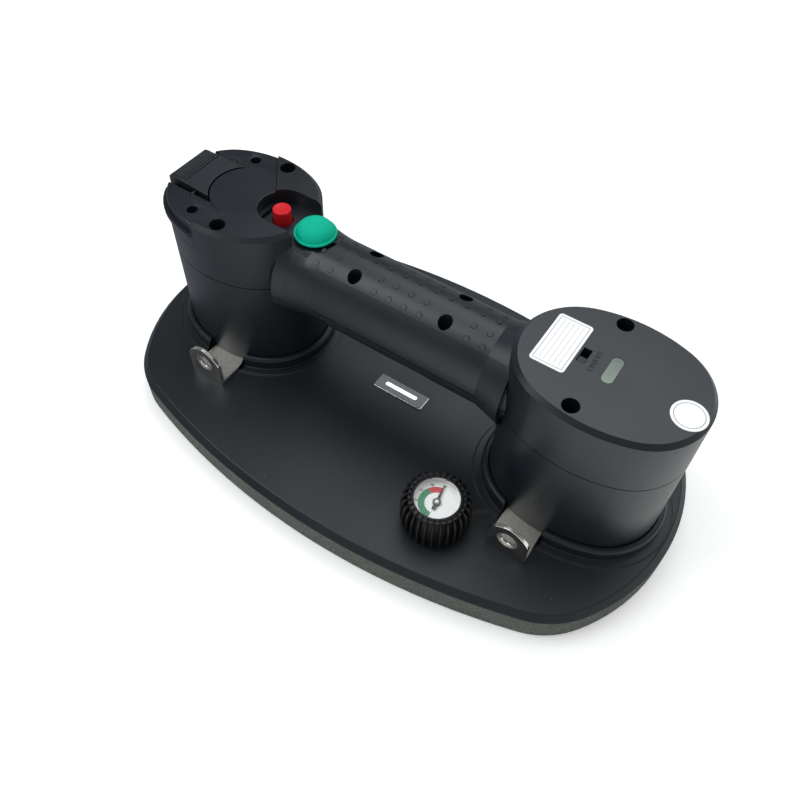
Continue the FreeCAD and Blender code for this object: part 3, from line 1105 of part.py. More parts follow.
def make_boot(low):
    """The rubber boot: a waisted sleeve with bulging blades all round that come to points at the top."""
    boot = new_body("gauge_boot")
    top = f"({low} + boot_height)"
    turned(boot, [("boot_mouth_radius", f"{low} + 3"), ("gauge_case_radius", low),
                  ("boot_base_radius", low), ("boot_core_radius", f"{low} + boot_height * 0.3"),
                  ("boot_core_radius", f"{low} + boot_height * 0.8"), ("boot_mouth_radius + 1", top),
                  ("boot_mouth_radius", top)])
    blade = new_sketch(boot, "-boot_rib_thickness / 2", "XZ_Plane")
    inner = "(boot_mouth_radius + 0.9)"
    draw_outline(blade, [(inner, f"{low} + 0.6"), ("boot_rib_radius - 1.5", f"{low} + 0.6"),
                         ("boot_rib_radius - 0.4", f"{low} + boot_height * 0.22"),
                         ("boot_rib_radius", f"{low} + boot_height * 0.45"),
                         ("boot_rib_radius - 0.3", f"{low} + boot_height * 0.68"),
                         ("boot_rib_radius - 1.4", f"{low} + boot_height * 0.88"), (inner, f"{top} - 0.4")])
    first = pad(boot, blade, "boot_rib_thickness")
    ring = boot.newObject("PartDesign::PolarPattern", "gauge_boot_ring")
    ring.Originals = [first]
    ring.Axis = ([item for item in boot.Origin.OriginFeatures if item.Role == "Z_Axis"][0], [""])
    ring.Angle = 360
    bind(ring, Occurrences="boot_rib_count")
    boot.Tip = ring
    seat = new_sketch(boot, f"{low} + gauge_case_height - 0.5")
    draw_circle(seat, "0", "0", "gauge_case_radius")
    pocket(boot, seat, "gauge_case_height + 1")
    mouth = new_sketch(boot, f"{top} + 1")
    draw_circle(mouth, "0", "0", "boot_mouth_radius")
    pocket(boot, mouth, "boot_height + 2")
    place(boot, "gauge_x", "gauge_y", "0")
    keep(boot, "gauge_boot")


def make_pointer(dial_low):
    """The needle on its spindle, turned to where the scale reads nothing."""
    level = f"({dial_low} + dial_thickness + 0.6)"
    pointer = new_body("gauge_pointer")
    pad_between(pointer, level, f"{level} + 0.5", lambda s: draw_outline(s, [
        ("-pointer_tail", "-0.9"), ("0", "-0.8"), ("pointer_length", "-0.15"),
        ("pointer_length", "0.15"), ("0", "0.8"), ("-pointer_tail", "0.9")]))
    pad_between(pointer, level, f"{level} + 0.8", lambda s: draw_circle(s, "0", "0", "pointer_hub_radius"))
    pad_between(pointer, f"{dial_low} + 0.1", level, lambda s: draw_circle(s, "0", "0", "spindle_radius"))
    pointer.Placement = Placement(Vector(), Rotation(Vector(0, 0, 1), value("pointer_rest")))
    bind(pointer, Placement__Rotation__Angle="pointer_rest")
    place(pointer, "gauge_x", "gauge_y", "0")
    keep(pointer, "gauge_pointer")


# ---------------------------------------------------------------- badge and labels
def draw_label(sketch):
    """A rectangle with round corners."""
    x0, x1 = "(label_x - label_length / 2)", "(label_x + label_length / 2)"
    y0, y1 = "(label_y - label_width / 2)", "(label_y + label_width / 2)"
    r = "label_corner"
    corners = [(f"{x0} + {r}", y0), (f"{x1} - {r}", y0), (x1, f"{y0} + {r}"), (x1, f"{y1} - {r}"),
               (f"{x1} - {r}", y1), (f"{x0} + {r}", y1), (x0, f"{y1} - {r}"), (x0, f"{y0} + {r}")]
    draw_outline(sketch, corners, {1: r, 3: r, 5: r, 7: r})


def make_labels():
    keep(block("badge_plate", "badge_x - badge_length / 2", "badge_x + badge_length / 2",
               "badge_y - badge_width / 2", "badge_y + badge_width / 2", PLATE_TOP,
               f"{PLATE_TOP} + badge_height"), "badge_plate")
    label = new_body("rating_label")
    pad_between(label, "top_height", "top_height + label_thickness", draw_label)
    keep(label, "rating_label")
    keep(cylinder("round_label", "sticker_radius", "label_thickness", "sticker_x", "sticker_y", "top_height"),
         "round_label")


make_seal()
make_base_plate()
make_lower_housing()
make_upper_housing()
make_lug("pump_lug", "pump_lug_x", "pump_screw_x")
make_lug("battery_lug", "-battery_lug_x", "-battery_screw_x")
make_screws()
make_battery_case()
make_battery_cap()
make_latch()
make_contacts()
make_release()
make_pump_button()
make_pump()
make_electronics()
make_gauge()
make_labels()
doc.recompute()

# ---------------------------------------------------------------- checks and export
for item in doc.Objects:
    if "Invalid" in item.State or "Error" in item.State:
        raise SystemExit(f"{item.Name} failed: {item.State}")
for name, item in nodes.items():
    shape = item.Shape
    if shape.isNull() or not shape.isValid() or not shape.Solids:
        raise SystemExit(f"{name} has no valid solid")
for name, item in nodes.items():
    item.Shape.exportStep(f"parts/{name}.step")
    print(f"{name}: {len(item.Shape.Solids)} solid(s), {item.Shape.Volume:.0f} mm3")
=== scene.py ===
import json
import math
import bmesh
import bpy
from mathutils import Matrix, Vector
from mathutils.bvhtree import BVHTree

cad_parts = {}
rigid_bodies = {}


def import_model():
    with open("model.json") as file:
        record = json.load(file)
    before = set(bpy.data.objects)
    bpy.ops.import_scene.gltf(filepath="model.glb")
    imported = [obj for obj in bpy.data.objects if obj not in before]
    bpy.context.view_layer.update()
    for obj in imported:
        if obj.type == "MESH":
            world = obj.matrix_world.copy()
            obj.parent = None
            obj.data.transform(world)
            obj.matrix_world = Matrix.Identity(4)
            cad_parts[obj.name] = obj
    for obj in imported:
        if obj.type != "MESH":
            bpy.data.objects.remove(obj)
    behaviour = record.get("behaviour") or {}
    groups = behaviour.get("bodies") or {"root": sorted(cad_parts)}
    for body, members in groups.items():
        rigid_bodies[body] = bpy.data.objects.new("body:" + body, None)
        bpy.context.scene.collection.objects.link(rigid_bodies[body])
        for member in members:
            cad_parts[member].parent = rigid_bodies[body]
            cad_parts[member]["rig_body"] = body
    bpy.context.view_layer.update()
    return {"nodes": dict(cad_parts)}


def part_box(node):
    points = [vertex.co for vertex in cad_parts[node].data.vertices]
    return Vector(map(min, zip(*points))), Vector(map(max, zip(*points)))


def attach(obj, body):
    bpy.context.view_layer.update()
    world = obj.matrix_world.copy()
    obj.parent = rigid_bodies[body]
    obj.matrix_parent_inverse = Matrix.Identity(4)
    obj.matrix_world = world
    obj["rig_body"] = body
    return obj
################
| Task goal |
Quote word for word the lines from the line holding "checks and export" through the line holding "bpy.data.objects.remove(obj)"; include both of those lines and add nothing.

| Solution |
# ---------------------------------------------------------------- checks and export
for item in doc.Objects:
    if "Invalid" in item.State or "Error" in item.State:
        raise SystemExit(f"{item.Name} failed: {item.State}")
for name, item in nodes.items():
    shape = item.Shape
    if shape.isNull() or not shape.isValid() or not shape.Solids:
        raise SystemExit(f"{name} has no valid solid")
for name, item in nodes.items():
    item.Shape.exportStep(f"parts/{name}.step")
    print(f"{name}: {len(item.Shape.Solids)} solid(s), {item.Shape.Volume:.0f} mm3")
=== scene.py ===
import json
import math
import bmesh
import bpy
from mathutils import Matrix, Vector
from mathutils.bvhtree import BVHTree

cad_parts = {}
rigid_bodies = {}


def import_model():
    with open("model.json") as file:
        record = json.load(file)
    before = set(bpy.data.objects)
    bpy.ops.import_scene.gltf(filepath="model.glb")
    imported = [obj for obj in bpy.data.objects if obj not in before]
    bpy.context.view_layer.update()
    for obj in imported:
        if obj.type == "MESH":
            world = obj.matrix_world.copy()
            obj.parent = None
            obj.data.transform(world)
            obj.matrix_world = Matrix.Identity(4)
            cad_parts[obj.name] = obj
    for obj in imported:
        if obj.type != "MESH":
            bpy.data.objects.remove(obj)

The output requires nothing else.